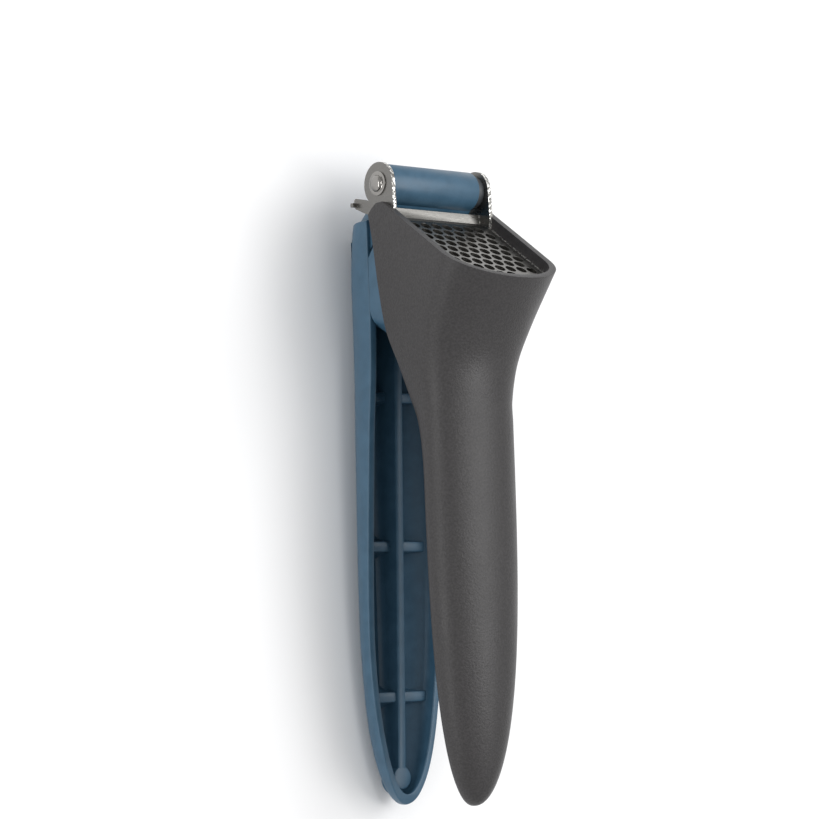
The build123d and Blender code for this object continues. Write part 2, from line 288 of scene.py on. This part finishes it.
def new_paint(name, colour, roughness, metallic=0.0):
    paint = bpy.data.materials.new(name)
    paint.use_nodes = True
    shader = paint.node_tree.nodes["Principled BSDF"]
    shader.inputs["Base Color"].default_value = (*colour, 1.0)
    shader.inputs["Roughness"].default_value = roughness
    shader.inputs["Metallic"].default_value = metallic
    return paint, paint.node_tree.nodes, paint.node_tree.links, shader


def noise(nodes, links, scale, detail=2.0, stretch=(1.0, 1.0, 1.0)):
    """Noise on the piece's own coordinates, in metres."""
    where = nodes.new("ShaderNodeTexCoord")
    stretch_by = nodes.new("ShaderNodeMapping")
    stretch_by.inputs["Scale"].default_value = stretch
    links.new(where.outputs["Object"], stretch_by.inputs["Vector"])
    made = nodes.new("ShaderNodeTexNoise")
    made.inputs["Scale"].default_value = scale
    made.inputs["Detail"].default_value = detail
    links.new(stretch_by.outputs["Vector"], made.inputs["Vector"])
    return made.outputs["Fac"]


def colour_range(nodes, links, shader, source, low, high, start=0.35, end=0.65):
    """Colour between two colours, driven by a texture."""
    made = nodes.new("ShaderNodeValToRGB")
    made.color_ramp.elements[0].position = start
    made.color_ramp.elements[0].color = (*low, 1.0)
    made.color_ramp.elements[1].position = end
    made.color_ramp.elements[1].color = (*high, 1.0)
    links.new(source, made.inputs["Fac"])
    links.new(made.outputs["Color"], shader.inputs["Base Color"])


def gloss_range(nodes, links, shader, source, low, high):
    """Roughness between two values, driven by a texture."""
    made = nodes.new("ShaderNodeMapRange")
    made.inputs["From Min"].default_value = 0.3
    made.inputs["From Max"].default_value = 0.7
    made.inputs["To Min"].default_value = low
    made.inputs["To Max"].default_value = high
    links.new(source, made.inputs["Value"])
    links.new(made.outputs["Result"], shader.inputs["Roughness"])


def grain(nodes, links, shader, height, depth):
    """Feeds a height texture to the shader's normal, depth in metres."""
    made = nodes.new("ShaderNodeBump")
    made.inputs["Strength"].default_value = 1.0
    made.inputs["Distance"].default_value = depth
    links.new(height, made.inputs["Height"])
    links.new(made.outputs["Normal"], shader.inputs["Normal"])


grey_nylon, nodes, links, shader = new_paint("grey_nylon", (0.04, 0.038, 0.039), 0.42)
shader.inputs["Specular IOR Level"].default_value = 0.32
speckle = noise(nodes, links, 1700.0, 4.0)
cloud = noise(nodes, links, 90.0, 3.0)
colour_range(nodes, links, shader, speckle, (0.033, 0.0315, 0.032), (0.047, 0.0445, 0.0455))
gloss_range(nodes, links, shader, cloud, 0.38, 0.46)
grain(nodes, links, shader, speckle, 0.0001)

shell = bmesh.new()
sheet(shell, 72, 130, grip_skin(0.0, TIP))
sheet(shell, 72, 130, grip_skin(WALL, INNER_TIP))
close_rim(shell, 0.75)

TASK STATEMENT
Go through the listing and print each line exactly as it appears.

CORRECT RESPONSE
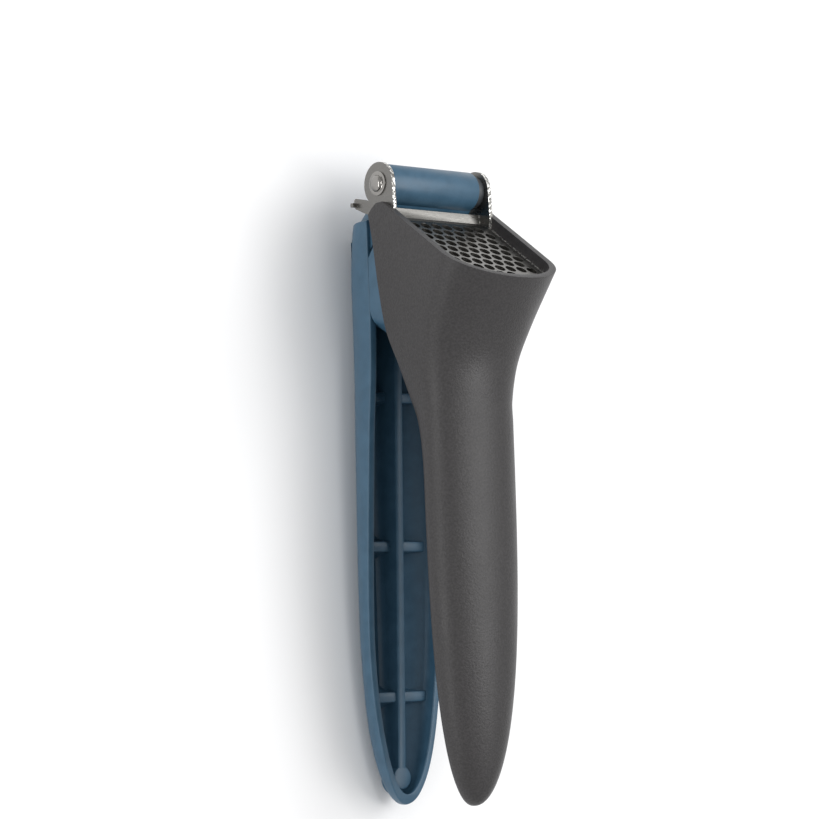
The build123d and Blender code for this object continues. Write part 2, from line 288 of scene.py on. This part finishes it.
def new_paint(name, colour, roughness, metallic=0.0):
    paint = bpy.data.materials.new(name)
    paint.use_nodes = True
    shader = paint.node_tree.nodes["Principled BSDF"]
    shader.inputs["Base Color"].default_value = (*colour, 1.0)
    shader.inputs["Roughness"].default_value = roughness
    shader.inputs["Metallic"].default_value = metallic
    return paint, paint.node_tree.nodes, paint.node_tree.links, shader


def noise(nodes, links, scale, detail=2.0, stretch=(1.0, 1.0, 1.0)):
    """Noise on the piece's own coordinates, in metres."""
    where = nodes.new("ShaderNodeTexCoord")
    stretch_by = nodes.new("ShaderNodeMapping")
    stretch_by.inputs["Scale"].default_value = stretch
    links.new(where.outputs["Object"], stretch_by.inputs["Vector"])
    made = nodes.new("ShaderNodeTexNoise")
    made.inputs["Scale"].default_value = scale
    made.inputs["Detail"].default_value = detail
    links.new(stretch_by.outputs["Vector"], made.inputs["Vector"])
    return made.outputs["Fac"]


def colour_range(nodes, links, shader, source, low, high, start=0.35, end=0.65):
    """Colour between two colours, driven by a texture."""
    made = nodes.new("ShaderNodeValToRGB")
    made.color_ramp.elements[0].position = start
    made.color_ramp.elements[0].color = (*low, 1.0)
    made.color_ramp.elements[1].position = end
    made.color_ramp.elements[1].color = (*high, 1.0)
    links.new(source, made.inputs["Fac"])
    links.new(made.outputs["Color"], shader.inputs["Base Color"])


def gloss_range(nodes, links, shader, source, low, high):
    """Roughness between two values, driven by a texture."""
    made = nodes.new("ShaderNodeMapRange")
    made.inputs["From Min"].default_value = 0.3
    made.inputs["From Max"].default_value = 0.7
    made.inputs["To Min"].default_value = low
    made.inputs["To Max"].default_value = high
    links.new(source, made.inputs["Value"])
    links.new(made.outputs["Result"], shader.inputs["Roughness"])


def grain(nodes, links, shader, height, depth):
    """Feeds a height texture to the shader's normal, depth in metres."""
    made = nodes.new("ShaderNodeBump")
    made.inputs["Strength"].default_value = 1.0
    made.inputs["Distance"].default_value = depth
    links.new(height, made.inputs["Height"])
    links.new(made.outputs["Normal"], shader.inputs["Normal"])


grey_nylon, nodes, links, shader = new_paint("grey_nylon", (0.04, 0.038, 0.039), 0.42)
shader.inputs["Specular IOR Level"].default_value = 0.32
speckle = noise(nodes, links, 1700.0, 4.0)
cloud = noise(nodes, links, 90.0, 3.0)
colour_range(nodes, links, shader, speckle, (0.033, 0.0315, 0.032), (0.047, 0.0445, 0.0455))
gloss_range(nodes, links, shader, cloud, 0.38, 0.46)
grain(nodes, links, shader, speckle, 0.0001)

shell = bmesh.new()
sheet(shell, 72, 130, grip_skin(0.0, TIP))
sheet(shell, 72, 130, grip_skin(WALL, INNER_TIP))
close_rim(shell, 0.75)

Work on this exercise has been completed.